Atas putusan ini, Ketum Perhimpunan Advokat Indonesia (Peradi) Otto Hasibuan menyesalkan putusan tersebut.
"Putusan MK yang diharapkan bisa memberikan keadilan bagi seluruh pihak, kali ini justru menimbulkan polemik dan sangat mencerminkan ketidakadilan. Secara nyata MK melalui putusannya tersebut telah menafikan independensi dan kebebasan berserikat bagi para advokat, karena masa jabatan kepemimpinan di dalam organisasi advokat yang seharusnya ditentukan sendiri oleh para anggota organisasi profesi tersebut, justru dibatasi oleh MK," kata Otto Hasibuan.

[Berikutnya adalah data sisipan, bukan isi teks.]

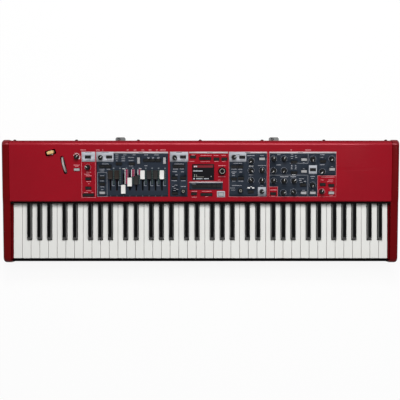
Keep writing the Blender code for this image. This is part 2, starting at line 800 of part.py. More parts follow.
def cheek_outline():
    """Side view of an end cheek, from the floor end of its front, over the top, to the rear."""
    bottom = tray_bottom
    front_slope = math.degrees(PANEL_TILT)
    step_end = fold.y + CHEEK_STEP_LENGTH / 2
    step_start = step_end - CHEEK_STEP_LENGTH
    rear_round = REAR_BEND + CHEEK_ABOVE_PANEL
    outline = [(cheek_front + CHEEK_TOE, bottom), (cheek_front, bottom + CHEEK_TOE)]
    centre_y = cheek_front + CHEEK_FRONT_ROUND
    centre_z = CHEEK_FRONT_HEIGHT - CHEEK_FRONT_ROUND
    outline += arc(centre_y, centre_z, CHEEK_FRONT_ROUND, 180, 90 + front_slope, BEND_STEPS)
    low = (step_start, CHEEK_FRONT_HEIGHT + (step_start - centre_y) * math.tan(PANEL_TILT))
    high = (step_end, panel_height(step_end) + CHEEK_ABOVE_PANEL)
    for i in range(BEND_STEPS + 1):
        s = i / BEND_STEPS
        ease = s * s * (3 - 2 * s)
        outline.append((low[0] + (high[0] - low[0]) * s, low[1] + (high[1] - low[1]) * ease))
    outline += arc(bend_centre.y, bend_centre.z, rear_round, 90 + front_slope, 0, BEND_STEPS)
    outline.append((outline[-1][0], bottom))
    return outline


def build_cheeks(materials):
    outline = cheek_outline()
    for name, side in (("left_end_cheek", -1), ("right_end_cheek", 1)):
        bm = bmesh.new()
        inner = side * inner_half
        outer = side * (inner_half + CHEEK_THICKNESS)
        add_prism(bm, outline, min(inner, outer), max(inner, outer), along_x)
        bm.normal_update()
        rim = []
        for edge in bm.edges:
            start, end = (v.co for v in edge.verts)
            on_outer = abs(start.x - outer) < TINY and abs(end.x - outer) < TINY
            on_foot = max(start.z, end.z) < tray_bottom + TINY
            if on_outer and not on_foot:
                rim.append(edge)
        steps = CHEEK_EDGE_STEPS
        bmesh.ops.bevel(bm, geom=rim, offset=CHEEK_EDGE_ROUND, segments=steps, profile=0.5, affect="EDGES")
        make_object(name, bm, materials["dark_red_paint"])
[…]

Otto menilai Putusan MK Nomor: 91/PUU-XX/2022 ini tidak dapat dilaksanakan (non executable), karena akan mengakibatkan kelumpuhan pada kepengurusan organisasi-organisasi advokat yang ada saat ini, dan akan menimbulkan kegaduhan yang tidak berkesudahan karena pimpinan-pimpinan organisasi yang jumlahnya tidak sedikit tersebut harus turun dari jabatannya, baik di tingkat pusat/nasional maupun di tingkat cabang/daerah, dan tidak dapat lagi menjadi pimpinan, sehingga kegaduhan tidak mungkin dapat dihindarkan.
"Jadi, sekali lagi Putusan MK Nomor: 91/PUU-XX/2022 tidak memiliki implikasi yuridis terhadap organisasi advokat," tegas Otto.
Putusan itu diketok pada Senin (31/10) lalu. Dua hakim konstitusi menyatakan dissenting opinion adalah Anwar Usman dan Daniel Yusmic.